North Minneapolis resident Leah Skjefte, a member of the Red Lake Nation, said she wanted to support other women.
“I came here to provide input I thought was important,” Skjefte said.
Another woman described how she lost a pregnancy to violence at the hands of the baby’s father. The discussions were heavy and tearful.
“I’m not sure where to start,” Skjefte said. “Except, to start putting value into Native Indigenous women, to value the work they do and their lives.”
Rep. Mary Kunesh-Podein authored the bill to form the task force last year.
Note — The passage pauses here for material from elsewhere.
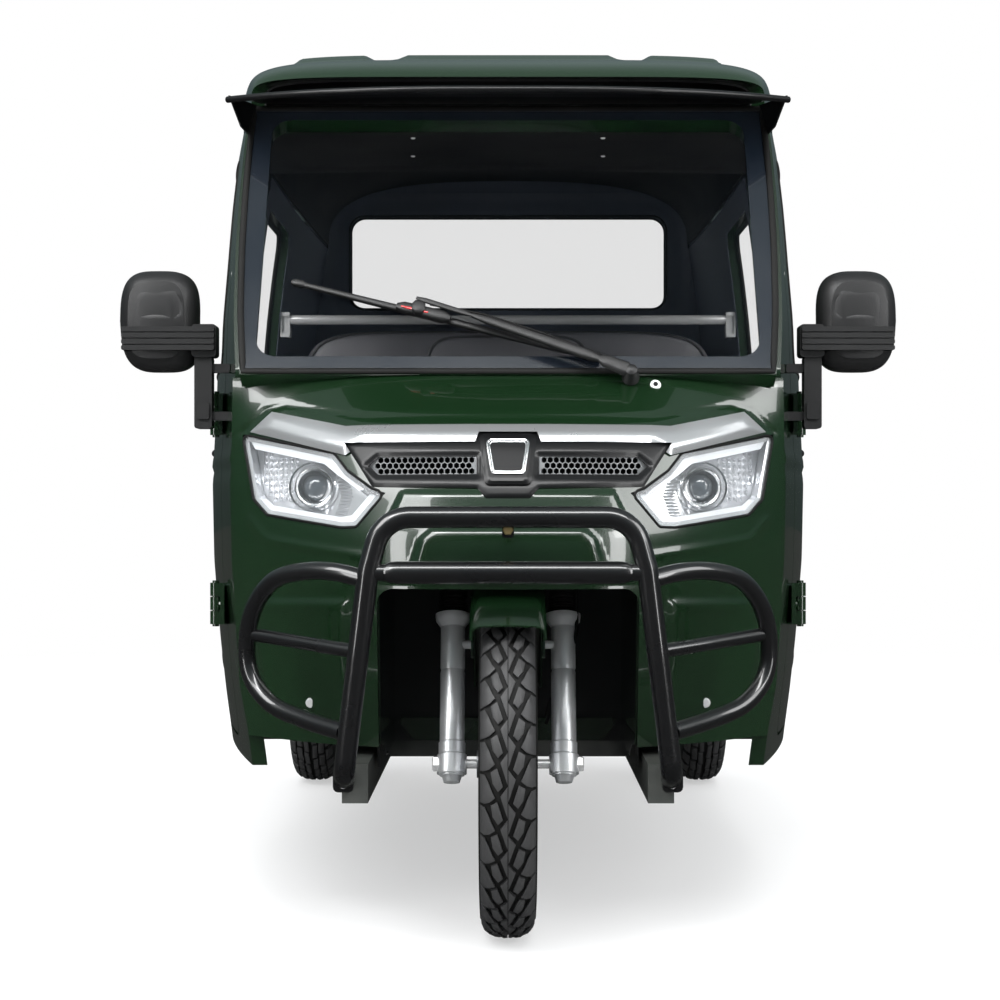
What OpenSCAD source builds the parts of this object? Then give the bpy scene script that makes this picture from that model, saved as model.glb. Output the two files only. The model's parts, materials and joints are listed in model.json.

The New Brighton Democrat said a good place to start is by collecting more data around sex trafficking, rather than relying on anecdotal information.
“We know that any kind of businesses like oil, pipelines or sporting events, hunting or fishing openers, there’s a spike in this kind of activity,” she said. “But nobody has taken the time to be able to collect that data. … You can’t prove on paper or in a spreadsheet or on a graph these things are actually happening in this area if you aren’t able to track the activity.”
Kunesh-Podein said one of the reasons sex trafficking is hard to track is because of jurisdictional complications.
“Whether it’s with the reservation police, county police or federal government,” she said. “Where is it that things are falling apart?”
The task force will send recommendations to the state Legislature in December. People who cannot attend the listening sessions may submit their stories online. The next listening session is Saturday at the American Indian Community Housing Organization in Duluth.